In den USA ist es der Minenbetreiber Molycorp Minerals, der in Kalifornien das größte erschlossene Vorkommen an Seltenerdmetallen außerhalb Chinas besitzt. Nun soll hier nicht nur die modernste Mine der Welt entstehen, sondern auch das Fördervolumen gegenüber den Angaben im Antrag zur Notierung bei der Börsenaufsicht verdoppelt werden. Etwa 40.000 Tonnen jährlich sollen ab 2012 abgebaut werden, was etwa einem Fünftel des weltweit geschätzten Bedarfs entsprechen würde.

Auch das im hohen Maße rohstoffabhängige Japan ist aktiv geworden. Einerseits will das Land zusammen mit Südkorea Vorkommen in Vietnam und Zentralasien erschließen. Gleichzeitig soll Ersatz im Labor geschaffen werden. Forschern an der Universität Kyoto ist es kürzlich in Kooperation mit Autoherstellern erstmals gelungen, eine Legierung herzustellen, die die Eigenschaften des Seltenerdmetalls Palladium aufweist. An weiteren Legierungen, die als Ersatz dienen könnten, wird derzeit gearbeitet.

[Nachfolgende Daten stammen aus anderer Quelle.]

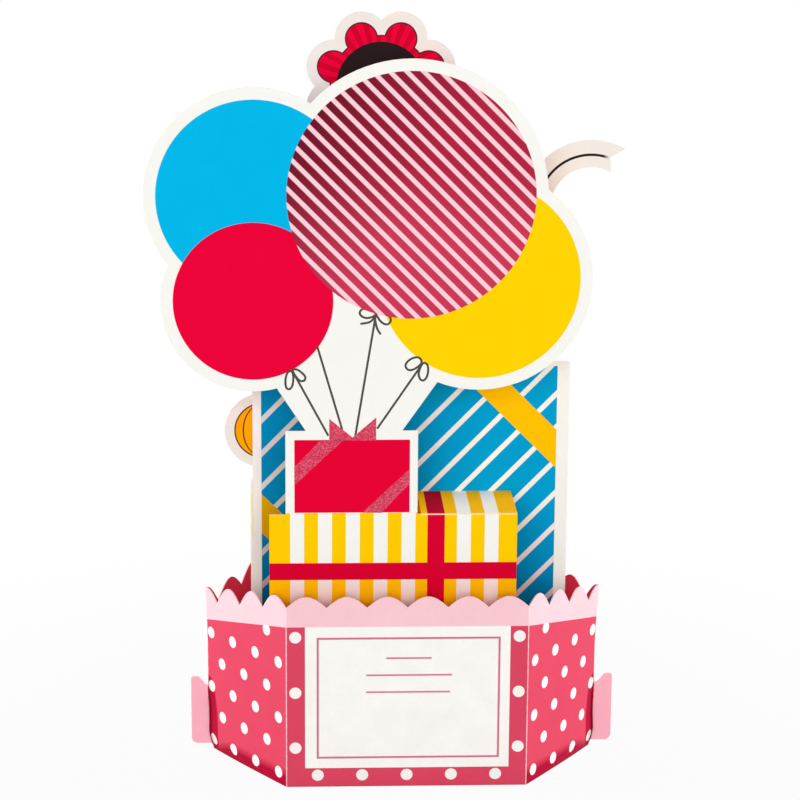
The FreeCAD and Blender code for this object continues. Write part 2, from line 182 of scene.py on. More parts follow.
def pick_only(*objects):
    """Leaves just these objects selected, the last one active."""
    if bpy.context.object and bpy.context.object.mode != "OBJECT":
        bpy.ops.object.mode_set(mode="OBJECT")
    bpy.ops.object.select_all(action="DESELECT")
    for piece in objects:
        piece.select_set(True)
    bpy.context.view_layer.objects.active = objects[-1]


def settle(piece):
    """Moves the place, turn and scale of a piece into its mesh."""
    pick_only(piece)
    bpy.ops.object.transform_apply(location=True, rotation=True, scale=True)


def pick_points(piece, test):
    """Selects the vertices whose index and place pass a test."""
    mesh = piece.data
    for group in (mesh.polygons, mesh.edges):
        group.foreach_set("select", [False] * len(group))
    mesh.vertices.foreach_set("select", [bool(test(v)) for v in mesh.vertices])


def edit_mode(piece, pick="VERT"):
    pick_only(piece)
    bpy.ops.object.mode_set(mode="EDIT")
    bpy.ops.mesh.select_mode(type=pick)


def object_mode():
    bpy.ops.object.mode_set(mode="OBJECT")


def score(piece, normal, places):
    """Cuts a mesh along parallel planes so that it can bend there."""
    edit_mode(piece)
    for place in places:
        bpy.ops.mesh.select_all(action="SELECT")
        bpy.ops.mesh.bisect(plane_co=Vector(normal) * place, plane_no=normal, threshold=HAIR)
    object_mode()


def steps(low, high, pitch):
    """Evenly spaced places strictly between two ends."""
    count = max(1, round((high - low) / pitch))
    return [low + (high - low) * k / count for k in range(1, count)]


def ease(share):
    """A smooth rise from 0 to 1."""
    share = min(1.0, max(0.0, share))
    return share * share * (3 - 2 * share)


def smooth(piece, degrees):
    pick_only(piece)
    bpy.ops.object.shade_smooth_by_angle(angle=math.radians(degrees))


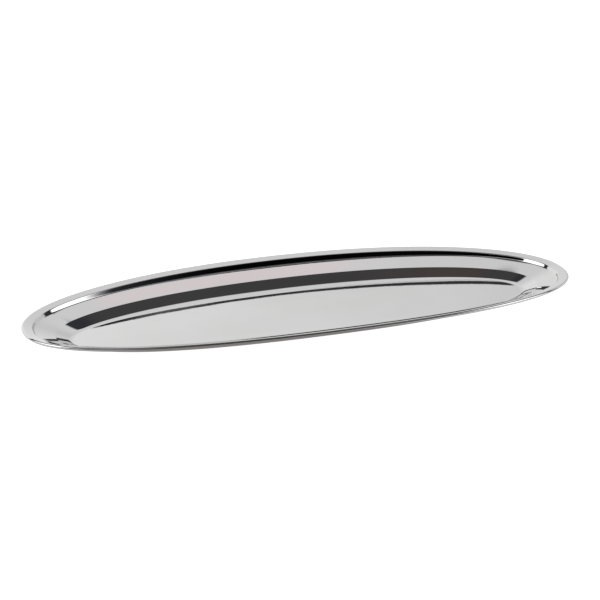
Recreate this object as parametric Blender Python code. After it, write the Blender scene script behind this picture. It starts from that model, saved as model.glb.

Auch auf deutscher Seite sind Maßnahmen eingeleitet worden, so zum Beispiel durch die Gründung einer Rohstoffagentur in der Bundesanstalt für Geowissenschaften und Rohstoffe. Ihr Ziel ist, „die Versorgung der deutschen Wirtschaft mit Rohstoffen zu unterstützen“. Überdies wird nach heimischen Vorkommen sondiert. Dies scheint insbesondere im Raum Delitzsch unweit von Leipzig recht aussichtsreich. Nach Meinung des Gros der Rohstoffexperten dürfte es allerdings erst ab 2015 zu einer wirklichen Entspannung auf dem Weltmarkt kommen. Bundeswirtschaftsminister Rainer Brüderle (FDP) bemüht sich wohl auch deshalb, in direkten Gesprächen mit Peking eine Lockerung der Exportbeschränkungen zu erreichen.